## INFORMATION SHOWN:

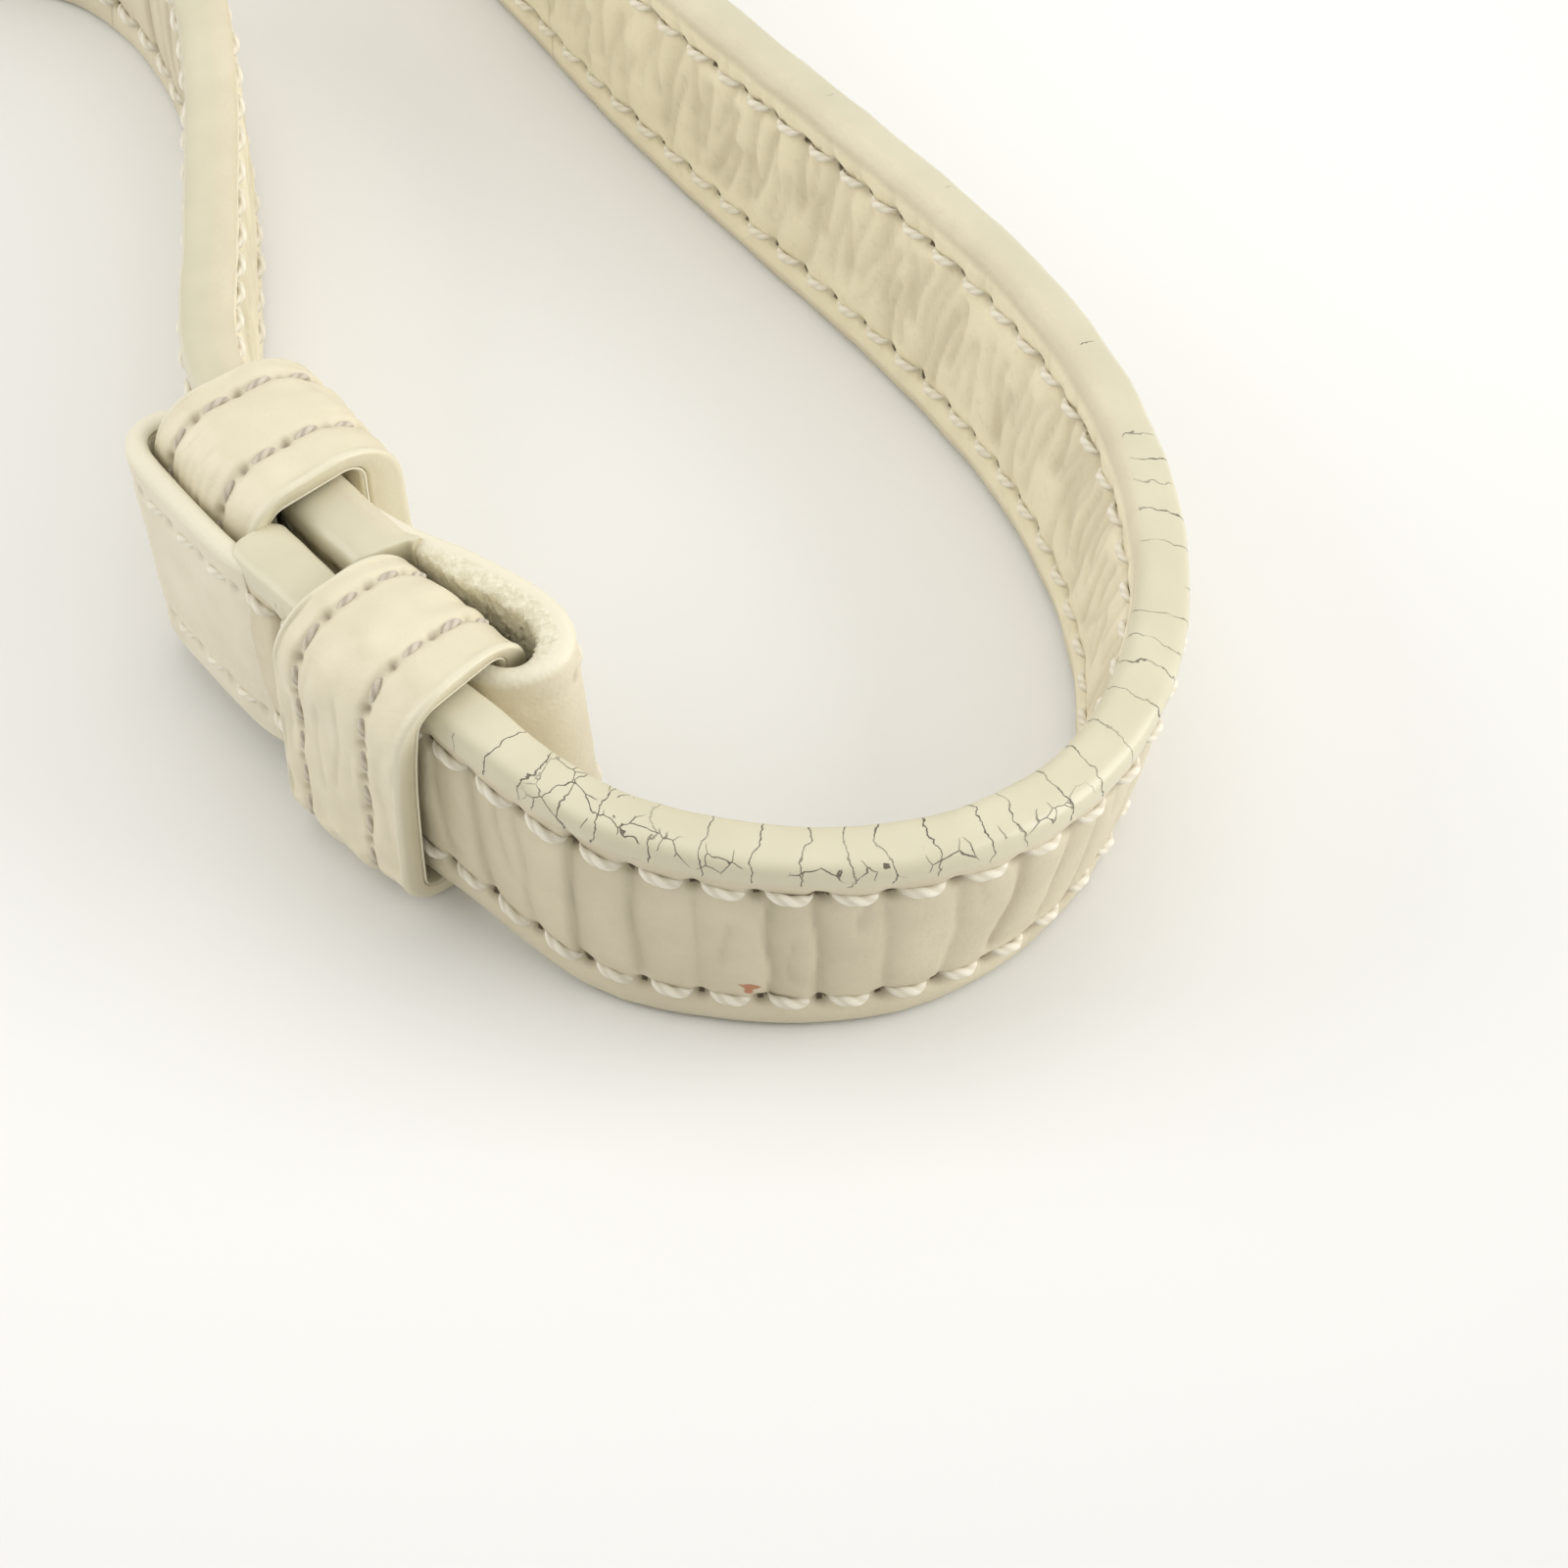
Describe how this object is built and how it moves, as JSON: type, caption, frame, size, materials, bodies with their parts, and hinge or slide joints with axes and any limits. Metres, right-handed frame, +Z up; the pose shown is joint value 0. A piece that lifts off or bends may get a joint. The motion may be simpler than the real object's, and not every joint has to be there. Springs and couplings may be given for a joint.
{
  "type": "adjustable leather shoulder strap",
  "caption": "Padded stitched leather strap in a closed ring, its two thinned ends lapped side by side through a pair of sliding leather keepers that set its length",
  "frame": {"origin": "middle of the bounding box, on the floor", "axes": "+Z up the width of the strap as it stands on edge, +Y along the ring's longer way, away from the keepers"},
  "size_m": [0.2116, 0.2642, 0.0282],
  "materials": {
    "leather_face": "semi-matt",
    "leather_inner": "semi-matt",
    "edge_coat": "painted, crackled",
    "filler": "rough",
    "thread": "matt",
    "keeper_leather": "satin",
    "keeper_thread": "matt"
  },
  "bodies": {
    "strap": {"bottom_edge_coat_flex": "edge_coat", "bottom_edge_coat_main": "edge_coat", "filler_flex": "filler", "filler_main": "filler", "inner_leather_flex": "leather_inner", "inner_leather_main": "leather_inner", "inner_thread_lower_flex": "thread", "inner_thread_lower_main": "thread", "inner_thread_upper_flex": "thread", "inner_thread_upper_main": "thread", "outer_leather_flex": "leather_face", "outer_leather_main": "leather_face", "outer_thread_lower_flex": "thread", "outer_thread_lower_main": "thread", "outer_thread_upper_flex": "thread", "outer_thread_upper_main": "thread", "tail_leather_main": "leather_face", "tail_lining_main": "leather_inner", "tail_thread_lower_main": "thread", "tail_thread_upper_main": "thread", "top_edge_coat_flex": "edge_coat", "top_edge_coat_main": "edge_coat", "upper_keeper_leather": "keeper_leather", "upper_keeper_lining": "leather_inner", "upper_keeper_thread_left": "keeper_thread", "upper_keeper_thread_right": "keeper_thread"},
    "sliding_end": {"bottom_edge_coat_sliding": "edge_coat", "filler_sliding": "filler", "inner_leather_sliding": "leather_inner", "inner_thread_lower_sliding": "thread", "inner_thread_upper_sliding": "thread", "lower_keeper_leather": "keeper_leather", "lower_keeper_lining": "leather_inner", "lower_keeper_thread_left": "keeper_thread", "lower_keeper_thread_right": "keeper_thread", "outer_leather_sliding": "leather_face", "outer_thread_lower_sliding": "thread", "outer_thread_upper_sliding": "thread", "tail_leather_sliding": "leather_face", "tail_lining_sliding": "leather_inner", "tail_thread_lower_sliding": "thread", "tail_thread_upper_sliding": "thread", "top_edge_coat_sliding": "edge_coat"}
  },
  "joints": [
    {"name": "length_slide", "type": "hinge", "parent": "strap", "child": "sliding_end", "pos_m": [0.16727, 0.00746, 0.0155], "axis": [0, 0, 1], "range_deg": [-2.3, 2], "deforming": ["bottom_edge_coat_flex", "filler_flex", "inner_leather_flex", "inner_thread_lower_flex", "inner_thread_upper_flex", "outer_leather_flex", "outer_thread_lower_flex", "outer_thread_upper_flex", "top_edge_coat_flex"]}
  ]
}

## TASK BRIEF:
Reproduce the full listing exactly.

## EXERCISE RESULT:
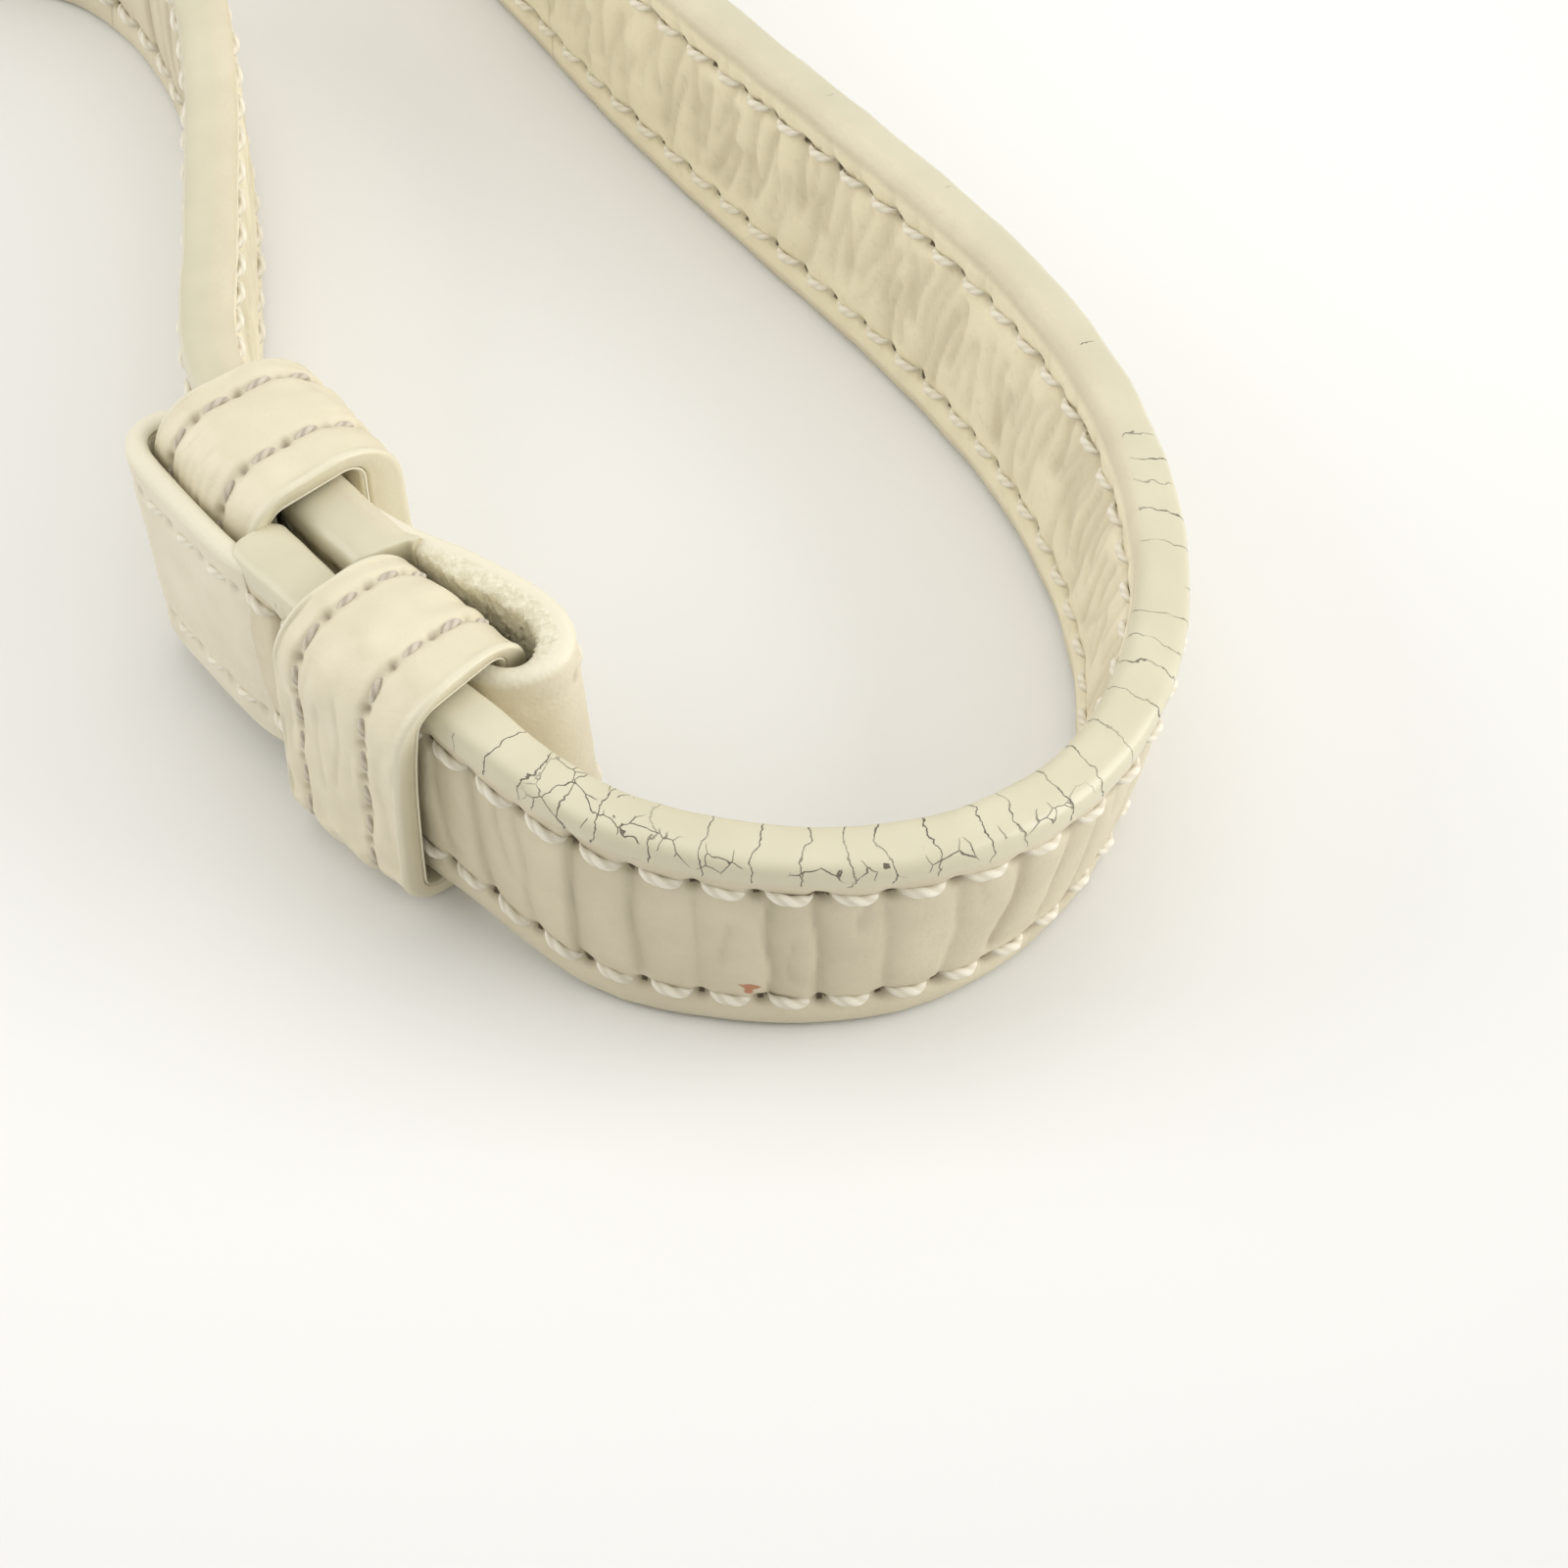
Describe how this object is built and how it moves, as JSON: type, caption, frame, size, materials, bodies with their parts, and hinge or slide joints with axes and any limits. Metres, right-handed frame, +Z up; the pose shown is joint value 0. A piece that lifts off or bends may get a joint. The motion may be simpler than the real object's, and not every joint has to be there. Springs and couplings may be given for a joint.
{
  "type": "adjustable leather shoulder strap",
  "caption": "Padded stitched leather strap in a closed ring, its two thinned ends lapped side by side through a pair of sliding leather keepers that set its length",
  "frame": {"origin": "middle of the bounding box, on the floor", "axes": "+Z up the width of the strap as it stands on edge, +Y along the ring's longer way, away from the keepers"},
  "size_m": [0.2116, 0.2642, 0.0282],
  "materials": {
    "leather_face": "semi-matt",
    "leather_inner": "semi-matt",
    "edge_coat": "painted, crackled",
    "filler": "rough",
    "thread": "matt",
    "keeper_leather": "satin",
    "keeper_thread": "matt"
  },
  "bodies": {
    "strap": {"bottom_edge_coat_flex": "edge_coat", "bottom_edge_coat_main": "edge_coat", "filler_flex": "filler", "filler_main": "filler", "inner_leather_flex": "leather_inner", "inner_leather_main": "leather_inner", "inner_thread_lower_flex": "thread", "inner_thread_lower_main": "thread", "inner_thread_upper_flex": "thread", "inner_thread_upper_main": "thread", "outer_leather_flex": "leather_face", "outer_leather_main": "leather_face", "outer_thread_lower_flex": "thread", "outer_thread_lower_main": "thread", "outer_thread_upper_flex": "thread", "outer_thread_upper_main": "thread", "tail_leather_main": "leather_face", "tail_lining_main": "leather_inner", "tail_thread_lower_main": "thread", "tail_thread_upper_main": "thread", "top_edge_coat_flex": "edge_coat", "top_edge_coat_main": "edge_coat", "upper_keeper_leather": "keeper_leather", "upper_keeper_lining": "leather_inner", "upper_keeper_thread_left": "keeper_thread", "upper_keeper_thread_right": "keeper_thread"},
    "sliding_end": {"bottom_edge_coat_sliding": "edge_coat", "filler_sliding": "filler", "inner_leather_sliding": "leather_inner", "inner_thread_lower_sliding": "thread", "inner_thread_upper_sliding": "thread", "lower_keeper_leather": "keeper_leather", "lower_keeper_lining": "leather_inner", "lower_keeper_thread_left": "keeper_thread", "lower_keeper_thread_right": "keeper_thread", "outer_leather_sliding": "leather_face", "outer_thread_lower_sliding": "thread", "outer_thread_upper_sliding": "thread", "tail_leather_sliding": "leather_face", "tail_lining_sliding": "leather_inner", "tail_thread_lower_sliding": "thread", "tail_thread_upper_sliding": "thread", "top_edge_coat_sliding": "edge_coat"}
  },
  "joints": [
    {"name": "length_slide", "type": "hinge", "parent": "strap", "child": "sliding_end", "pos_m": [0.16727, 0.00746, 0.0155], "axis": [0, 0, 1], "range_deg": [-2.3, 2], "deforming": ["bottom_edge_coat_flex", "filler_flex", "inner_leather_flex", "inner_thread_lower_flex", "inner_thread_upper_flex", "outer_leather_flex", "outer_thread_lower_flex", "outer_thread_upper_flex", "top_edge_coat_flex"]}
  ]
}